You’ll need to keep up your crew’s morale by keeping them well fed, sufficiently bedded, as well as managing their disagreements when they chime in on key story decisions. Do you shoot down a helicopter without knowing who’s in it? Is a friendly stalker fair collateral when taking out an enemy encampment? To whom do you hand the gun to finish off a key villain (if indeed you choose to execute them at all)? All genuine quandaries, where sometimes you’ll be swayed by having to keep one character or another onside so that they’re still with you come the final mission.
There are a few quirks in Chernobylite that seem to exist to tick certain boxes. It’s been termed ‘survival horror’, but monster encounters are scarce, and beyond that the occasional jump-scare, creepy doll and hallucination of a jittery man in a gas mask don’t really justify the label—if anything, they cheapen the experience. Similarly, the Black Stalker who beams himself into maps on a timer in later missions is more a nuisance than a threat when you realise he’s rooted to the spot and can be blasted away. Mr. X he most definitely is not.
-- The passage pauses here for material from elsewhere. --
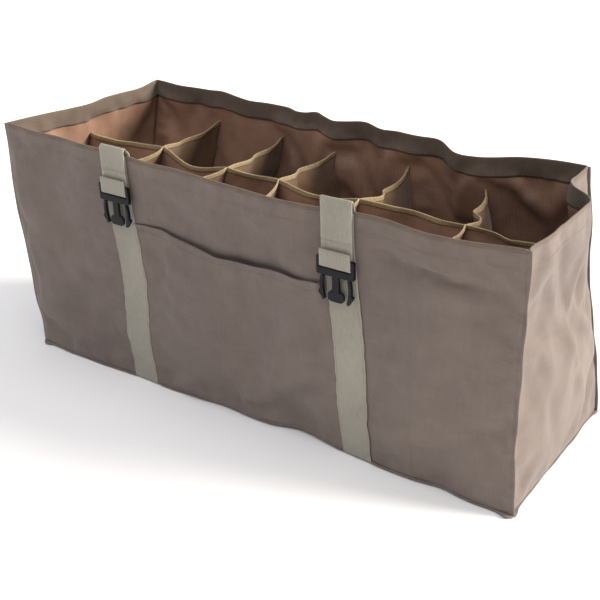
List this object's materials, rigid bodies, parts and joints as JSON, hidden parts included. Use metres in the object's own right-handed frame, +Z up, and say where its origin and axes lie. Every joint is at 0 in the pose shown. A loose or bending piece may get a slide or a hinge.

Maybe Chernobylite latches onto these recognisable tropes because its greatest strengths aren’t easily conveyed through trailers or genre tags. Its cast of characters and its choice system are genuinely gripping, while its depiction of the zone is at times breathtaking (if a little postcardy and non-interactive). Like its motley crew of eccentric companions, Chernobylite is a flawed misfit that I can’t help but like. With its sometimes scatty systems, ambition and silly sci-fi story, it could even join the pantheon of Eurojank classics—unless there’s a rule against Eurojank games looking this good.